Histogram - It indicates how many horizontal bars or histograms showing at the bottom of each group of the customers. If I select 1, it means at there should be only one bar for each group, the other part should be grey. In this case, the showing bar or histogram is the one with the higher %. For instance, in the chart below, in Level 1 with all customers, the % of non-buyers is more than that of buyers (50.75% vs. 49.25%), so the histogram shows the non-buyers, the blue bar. But, in level 2, for the customer with 1 car, the ratios of buyer and non-buyers is 54.99% vs 45.01%, so the histogram or the bar is in pink.
In this particular project, actually we only need two bars or histograms, indicating the % of buyers vs. non-buyer, because we do not have missing data, so three bars are not needed. Although we can select a value between 4 and 9 technically, but they do not make any sense in this project. Thus, we should use 2 for histogram on this project.
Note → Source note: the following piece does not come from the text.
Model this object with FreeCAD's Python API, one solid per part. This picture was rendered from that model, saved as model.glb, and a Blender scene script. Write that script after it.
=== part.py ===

Now, finally let's look at the entire decisions tree. In the chart below, we select all levels, the buyer as the background, and histogram =2 for the buyers vs non-buyers. Level 1 is all customers. Level 2 predicts level 1 the most, so the input "number of cars owned" is the most significant predictor of bike purchase. Among them, the group with 0 car has the highest % of purchasing. For this particular node, the next level best predictor is Region. Pacific customer has the highest percentage. This is the final conclusion! No matter what values of other input variables, as long as the customer do not have a car and are from the Pacific region, they are the most likely buyers.
Other paths or tree branches can be interpreted in a similar way, until each reaches a definite conclusion.